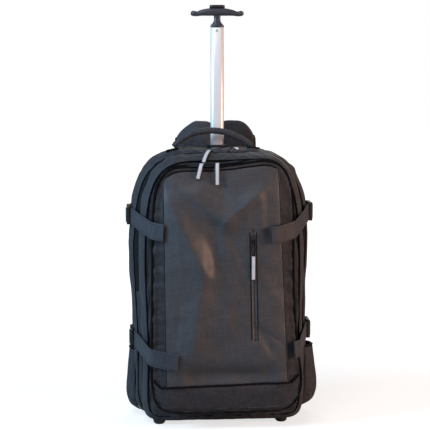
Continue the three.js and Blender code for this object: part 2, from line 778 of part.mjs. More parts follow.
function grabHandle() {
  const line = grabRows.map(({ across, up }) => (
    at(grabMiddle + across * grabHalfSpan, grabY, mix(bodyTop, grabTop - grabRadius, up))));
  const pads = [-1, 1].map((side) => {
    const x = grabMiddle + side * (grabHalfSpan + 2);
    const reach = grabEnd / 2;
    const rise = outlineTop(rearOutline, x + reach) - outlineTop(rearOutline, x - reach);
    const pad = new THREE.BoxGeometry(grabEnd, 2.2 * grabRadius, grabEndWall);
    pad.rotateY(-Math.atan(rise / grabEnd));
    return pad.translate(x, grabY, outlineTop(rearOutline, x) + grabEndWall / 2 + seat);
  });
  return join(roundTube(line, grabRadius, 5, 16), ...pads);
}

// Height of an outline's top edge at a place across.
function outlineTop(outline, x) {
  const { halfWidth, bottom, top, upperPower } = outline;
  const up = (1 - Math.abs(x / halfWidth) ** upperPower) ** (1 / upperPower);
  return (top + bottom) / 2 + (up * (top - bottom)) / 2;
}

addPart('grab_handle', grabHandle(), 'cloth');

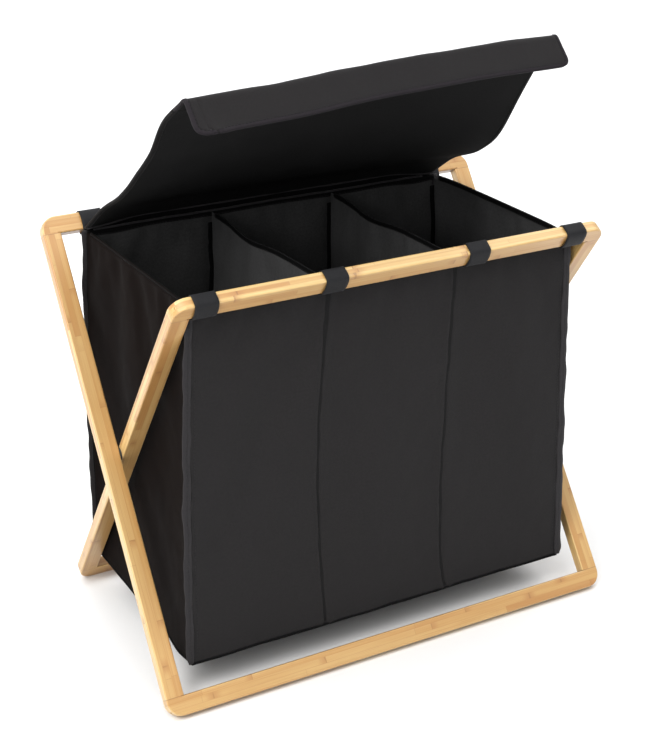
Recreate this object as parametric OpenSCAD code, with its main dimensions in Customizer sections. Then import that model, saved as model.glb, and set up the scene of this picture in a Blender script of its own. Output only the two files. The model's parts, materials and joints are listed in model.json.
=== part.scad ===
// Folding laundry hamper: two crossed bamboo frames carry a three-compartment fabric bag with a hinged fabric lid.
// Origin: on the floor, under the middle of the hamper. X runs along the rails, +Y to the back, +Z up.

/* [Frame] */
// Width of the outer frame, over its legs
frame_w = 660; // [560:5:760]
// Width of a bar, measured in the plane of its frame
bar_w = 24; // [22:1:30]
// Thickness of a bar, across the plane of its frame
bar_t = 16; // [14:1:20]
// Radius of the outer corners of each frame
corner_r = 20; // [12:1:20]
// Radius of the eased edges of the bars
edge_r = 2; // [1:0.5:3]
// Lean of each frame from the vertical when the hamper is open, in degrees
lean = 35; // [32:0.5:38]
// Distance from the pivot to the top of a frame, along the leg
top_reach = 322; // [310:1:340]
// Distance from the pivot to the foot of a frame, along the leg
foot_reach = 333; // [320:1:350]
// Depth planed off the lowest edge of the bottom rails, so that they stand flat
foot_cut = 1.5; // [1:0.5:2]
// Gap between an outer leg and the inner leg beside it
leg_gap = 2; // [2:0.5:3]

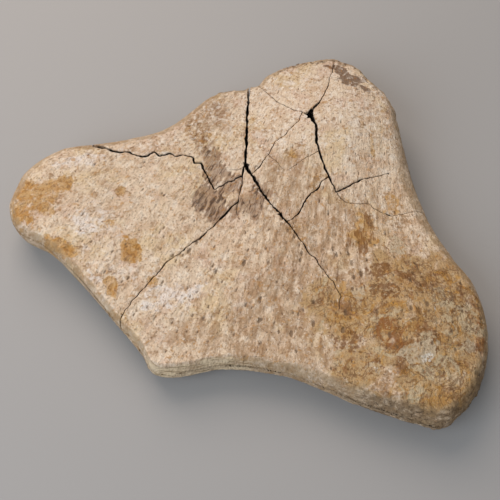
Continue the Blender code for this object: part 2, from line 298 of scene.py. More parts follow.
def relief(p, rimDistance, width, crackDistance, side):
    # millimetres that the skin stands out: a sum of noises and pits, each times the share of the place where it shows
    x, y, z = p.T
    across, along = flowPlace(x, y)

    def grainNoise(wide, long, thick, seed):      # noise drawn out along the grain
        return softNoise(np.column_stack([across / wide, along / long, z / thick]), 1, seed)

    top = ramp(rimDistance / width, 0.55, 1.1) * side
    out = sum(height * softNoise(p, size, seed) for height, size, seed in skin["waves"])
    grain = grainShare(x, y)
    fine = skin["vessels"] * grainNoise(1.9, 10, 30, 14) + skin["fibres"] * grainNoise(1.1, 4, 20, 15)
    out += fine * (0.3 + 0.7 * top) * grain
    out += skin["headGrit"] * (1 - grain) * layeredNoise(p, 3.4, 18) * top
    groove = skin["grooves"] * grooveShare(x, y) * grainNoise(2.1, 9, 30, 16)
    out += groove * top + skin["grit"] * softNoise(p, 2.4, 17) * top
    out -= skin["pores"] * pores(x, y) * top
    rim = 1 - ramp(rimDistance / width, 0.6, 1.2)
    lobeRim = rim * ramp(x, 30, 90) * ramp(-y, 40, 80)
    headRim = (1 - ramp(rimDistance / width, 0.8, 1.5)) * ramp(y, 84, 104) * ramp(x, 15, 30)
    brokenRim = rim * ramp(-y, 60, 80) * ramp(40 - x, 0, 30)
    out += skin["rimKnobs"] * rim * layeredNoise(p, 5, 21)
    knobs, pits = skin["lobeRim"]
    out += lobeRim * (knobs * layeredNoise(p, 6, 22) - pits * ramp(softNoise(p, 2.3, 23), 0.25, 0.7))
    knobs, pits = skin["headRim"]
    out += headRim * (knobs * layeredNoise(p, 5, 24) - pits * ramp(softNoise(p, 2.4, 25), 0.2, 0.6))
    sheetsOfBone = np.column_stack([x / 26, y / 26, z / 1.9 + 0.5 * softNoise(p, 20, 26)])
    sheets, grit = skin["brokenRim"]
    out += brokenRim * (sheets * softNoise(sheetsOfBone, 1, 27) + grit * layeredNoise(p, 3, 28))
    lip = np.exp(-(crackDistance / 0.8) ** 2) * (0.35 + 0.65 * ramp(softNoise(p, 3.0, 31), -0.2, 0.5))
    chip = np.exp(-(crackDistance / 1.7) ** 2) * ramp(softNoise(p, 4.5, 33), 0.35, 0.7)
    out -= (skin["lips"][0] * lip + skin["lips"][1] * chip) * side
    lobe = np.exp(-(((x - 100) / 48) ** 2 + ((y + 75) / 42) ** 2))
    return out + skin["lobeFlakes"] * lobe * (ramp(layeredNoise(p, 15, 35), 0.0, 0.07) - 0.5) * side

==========

» **The task**
Extract each line holding the word "that" from the records.

» **Answer to this task**
Recreate this object as parametric OpenSCAD code, with its main dimensions in Customizer sections. Then import that model, saved as model.glb, and set up the scene of this picture in a Blender script of its own. Output only the two files. The model's parts, materials and joints are listed in model.json.
// Depth planed off the lowest edge of the bottom rails, so that they stand flat
    # millimetres that the skin stands out: a sum of noises and pits, each times the share of the place where it shows